July 21, 2008, 12:41 pm

Montreal — Montreal is a mere 45 minutes by car across the border, but with its French-influenced culture and Canadian sensibilities, it may seem like another world to the many Americans attending the Society for College and University Planning annual conference. So attendees here were pushed to think about the major theme of the conference: global universities and global education.

Higher-education institutions are often married to their pasts, but they are heading into a world with daunting challenges that will require students to think broadly, to think globally, Martha Piper, a former president of the University of British Columbia, said at an opening session. Ms. Piper said that she had visited the University of Oxford once while the venerable institution was in the middle of some strategic planning. An administrator there remarked that he hoped the planning would finally bring Oxford into the 17th century.

A big part of preparing students for a different world means educating them in sustainability, she said. The University of British Columbia has taken on a number of sustainability initiatives, including renovating buildings for energy efficiency and pushing mass-transit options. Students have been integral to the process, starting programs like a student bus pass.

The university is also internationalizing its dormitories. It formed partnerships with overseas universities in Japan, Korea, China, and Mexico, and built student residences that reflect the architecture of the partner institutions. Students there get an immersion in the culture and language of the partner institutions.

Ms. Piper borrowed inspiration from an official in Singapore, who said that she would urge her grandson to study languages, science and technology, and cultural and religious studies to prepare for the new, globalized world.

In thinking about the future, Ms. Piper reached back to the past—to a prescient statement made in 1946 by Lester Bowles Pearson, a prime minister of Canada and Nobel Peace Prize winner. “Fear and suspicion engendered in Iran can easily spread to Great Bear Lake above the Arctic Circle in Canada and bedevil economic developments there,” she quotes. “There is, now, no refuge in remoteness.”

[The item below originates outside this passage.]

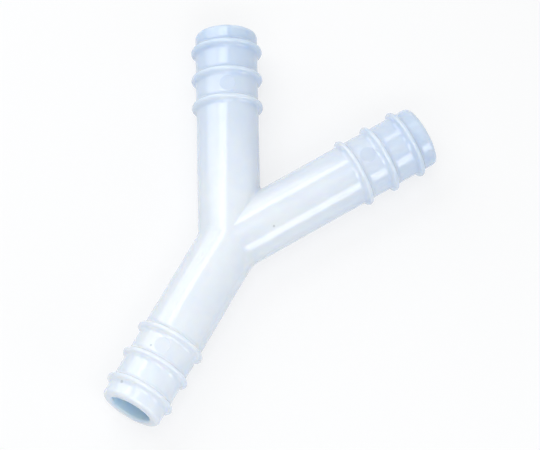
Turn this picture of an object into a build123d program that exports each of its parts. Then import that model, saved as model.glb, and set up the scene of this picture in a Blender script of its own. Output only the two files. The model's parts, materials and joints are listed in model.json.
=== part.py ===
from build123d import *
import os
from math import atan2, degrees

# One-piece moulded Y connector for soft tubing, in millimetres.
# Three tubes of one size meet at one point: a stem along -Y and two branches
# spread evenly about +Y. Every tube ends in a beaded hose end, and the bores
# run together in the middle. The axes lie level, and the piece rests on the
# lowest points of its beads.

# Tubes
TUBE_DIAMETER = 12.0     # outside of the plain tube
BORE_DIAMETER = 8.0      # clear passage
STEM_LENGTH = 38.4       # junction centre to the stem's tip
BRANCH_LENGTH = 43.0     # junction centre to a branch's tip
BRANCH_SPREAD = 60.0     # degrees between the two branches

# Beads that grip the tubing
BEAD_COUNT = 3
BEAD_HEIGHT = 0.87       # crest above the tube
BEAD_WIDTH = 2.6         # along the tube, root blends included
BEAD_CREST_RADIUS = 0.5
BEAD_PITCH = 5.8
TIP_TO_BEAD = 3.7        # tip to the middle of the first bead

# Edges
TIP_OUTER_RADIUS = 0.8   # lead-in that lets the tubing start
TIP_INNER_RADIUS = 0.45  # bore mouth
CROTCH_RADIUS = 0.45     # blend between the two branches
SHOULDER_RADIUS = 4.0    # softer blend where the stem turns into each branch

# Flats left by the mould's ejector pins
PIN_MARK_DIAMETER = 3.0
PIN_MARK_DEPTH = 0.12    # below the top of the tube

# Sizes that follow
TUBE_RADIUS = TUBE_DIAMETER / 2
BORE_RADIUS = BORE_DIAMETER / 2
HALF_BEAD = BEAD_WIDTH / 2
# with this root radius, crest and roots are tangent to each other and to the tube
BEAD_ROOT_RADIUS = (HALF_BEAD**2 + BEAD_HEIGHT**2) / (2 * BEAD_HEIGHT) - BEAD_CREST_RADIUS
AXIS_HEIGHT = TUBE_RADIUS + BEAD_HEIGHT
HALF_SPREAD = BRANCH_SPREAD / 2

# Each tube's length, and the turn about Z that takes +Y to its axis
TUBES = [(STEM_LENGTH, 180.0), (BRANCH_LENGTH, HALF_SPREAD), (BRANCH_LENGTH, -HALF_SPREAD)]


def bead_arcs(middle):
    """Root, crest and root of one bead, on a wall that runs along +Y at +X."""
    root_x = TUBE_RADIUS + BEAD_ROOT_RADIUS
    crest_x = TUBE_RADIUS + BEAD_HEIGHT - BEAD_CREST_RADIUS
    turn = 180 - degrees(atan2(HALF_BEAD, crest_x - root_x))
    return [
        CenterArc((root_x, middle - HALF_BEAD), BEAD_ROOT_RADIUS, 180, -turn),
        CenterArc((crest_x, middle), BEAD_CREST_RADIUS, -turn, 2 * turn),
        CenterArc((root_x, middle + HALF_BEAD), BEAD_ROOT_RADIUS, turn - 180, -turn),
    ]


def beaded_tube(length):
    """Outer form of one tube along +Y, solid, from the junction centre to its tip."""
    edge_x = TUBE_RADIUS - TIP_OUTER_RADIUS
    edge_y = length - TIP_OUTER_RADIUS
    outline = [Line((0, 0), (TUBE_RADIUS, 0))]
    wall_start = 0
    for i in reversed(range(BEAD_COUNT)):
        middle = length - TIP_TO_BEAD - i * BEAD_PITCH
        outline.append(Line((TUBE_RADIUS, wall_start), (TUBE_RADIUS, middle - HALF_BEAD)))
        outline += bead_arcs(middle)
        wall_start = middle + HALF_BEAD
    outline.append(Line((TUBE_RADIUS, wall_start), (TUBE_RADIUS, edge_y)))
    outline.append(CenterArc((edge_x, edge_y), TIP_OUTER_RADIUS, 0, 90))
    outline.append(Line((edge_x, length), (0, length)))
    outline.append(Line((0, length), (0, 0)))
    return revolve(make_face(outline), Axis.Y)


def bore(length):
    """Passage of one tube along +Y, flared at the mouth, to be cut away."""
    mouth_x = BORE_RADIUS + TIP_INNER_RADIUS
    mouth_y = length - TIP_INNER_RADIUS
    past_tip = length + TIP_INNER_RADIUS
    outline = [
        Line((0, 0), (BORE_RADIUS, 0)),
        Line((BORE_RADIUS, 0), (BORE_RADIUS, mouth_y)),
        CenterArc((mouth_x, mouth_y), TIP_INNER_RADIUS, 180, -90),
        Line((mouth_x, length), (mouth_x, past_tip)),
        Line((mouth_x, past_tip), (0, past_tip)),
        Line((0, past_tip), (0, 0)),
    ]
    return revolve(make_face(outline), Axis.Y)


def pin_mark(length):
    """Round flat on top of a tube along +Y, midway between its last two beads.

    Returns the pad that fills up to the flat, and the disc that is cut off above it.
    """
    along = length - TIP_TO_BEAD - (BEAD_COUNT - 1.5) * BEAD_PITCH
    flat_height = TUBE_RADIUS - PIN_MARK_DEPTH
    upward = (Align.CENTER, Align.CENTER, Align.MIN)
    radius = PIN_MARK_DIAMETER / 2
    pad = Pos(0, along, 0) * Cylinder(radius, flat_height, align=upward)
    disc = Pos(0, along, flat_height) * Cylinder(radius, TUBE_RADIUS, align=upward)
    return pad, disc


def placed(make):
    """The same form made once for each tube and turned onto its axis."""
    return [Rot(0, 0, turn) * make(length) for length, turn in TUBES]


def blended_junction(body):
    """Rounds the creases where the three tubes run together, the tight one between the branches first."""
    near_plane = 0.001
    crotch = [e for e in body.edges() if abs(e.center().X) < near_plane and e.center().Y > 0]
    body = fillet(crotch, CROTCH_RADIUS)
    near_junction = TUBE_RADIUS
    shoulders = [
        e
        for e in body.edges().filter_by(GeomType.ELLIPSE)
        if abs(e.center().X) > near_plane and abs(e.center().Y) < near_junction
    ]
    return fillet(shoulders, SHOULDER_RADIUS)


def y_connector():
    stem, left_branch, right_branch = placed(beaded_tube)
    body = blended_junction(stem + left_branch + right_branch)
    for length, turn in TUBES:
        pad, disc = pin_mark(length)
        body += Rot(0, 0, turn) * pad
        body -= Rot(0, 0, turn) * disc
    for passage in placed(bore):
        body -= passage
    # the frame's origin is under the middle of the outline, at floor level
    box = body.bounding_box()
    return Pos(0, -(box.min.Y + box.max.Y) / 2, AXIS_HEIGHT) * body


os.makedirs("parts", exist_ok=True)
connector = y_connector()
box = connector.bounding_box()
print("size", [round(v, 3) for v in (box.size.X, box.size.Y, box.size.Z)])
print("junction at y", round(box.min.Y + STEM_LENGTH, 4), "volume", round(connector.volume, 1))
export_step(connector, "parts/y_connector.step")
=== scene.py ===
"""Looks for the tubing Y connector: one translucent moulding on a pale floor in soft light."""
import json
import math

import bpy
from mathutils import Matrix, Vector

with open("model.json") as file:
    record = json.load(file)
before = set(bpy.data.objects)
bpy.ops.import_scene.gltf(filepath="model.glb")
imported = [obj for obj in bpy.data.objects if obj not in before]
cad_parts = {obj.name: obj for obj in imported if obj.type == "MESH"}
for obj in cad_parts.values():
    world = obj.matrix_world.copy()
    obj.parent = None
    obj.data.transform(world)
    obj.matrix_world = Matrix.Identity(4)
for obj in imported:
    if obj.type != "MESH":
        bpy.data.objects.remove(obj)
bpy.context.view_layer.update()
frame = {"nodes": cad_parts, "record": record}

MM = 0.001
UP = Vector((0, 0, 1))

# ---- Where things are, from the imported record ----
MOUNTS = {mount["name"]: mount for mount in frame["record"]["mounts"]}
STEM, LEFT, RIGHT = "stem", "left_branch", "right_branch"


def tube_axis(tube):
    """The direction from the junction out along a tube."""
    return Vector(MOUNTS[f"{tube}_bore"]["axis"])


def tube_tip(tube):
    """The middle of a tube's open end."""
    mount = MOUNTS[f"{tube}_hose_end"]
    return Vector(mount["pos_m"]) + tube_axis(tube) * mount["dims"]["length_mm"] * MM


# The stem's bore mount sits inside the tube's mouth, this far from the middle of the junction.
STEM_BORE_REACH = 33.4 * MM
JUNCTION = Vector(MOUNTS["stem_bore"]["pos_m"]) - tube_axis(STEM) * STEM_BORE_REACH
TUBE_RADIUS = MOUNTS["stem_hose_end"]["dims"]["r_mm"] * MM
BORE_RADIUS = MOUNTS["stem_bore"]["dims"]["r_mm"] * MM
BEAD_HEIGHT = JUNCTION.z - TUBE_RADIUS  # the beads' crests rest on the floor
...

In the 1950s, Pearson anticipated the globalized world when he said that we are entering “an age when different civilizations will have to learn to live side by side in peaceful interchange, learning from each other, studying each other’s history and ideals and art and culture, mutually enriching each other’s lives. The alternative, in this overcrowded little world, is misunderstanding, tension, clash, and catastrophe.”

Ms. Piper said that if we don’t study each other’s history and learn to live side by side in a world that seems to get small and more crowded all the time, we will certainly see clash and catastrophe. “We don’t have another 50 years to act,” she said.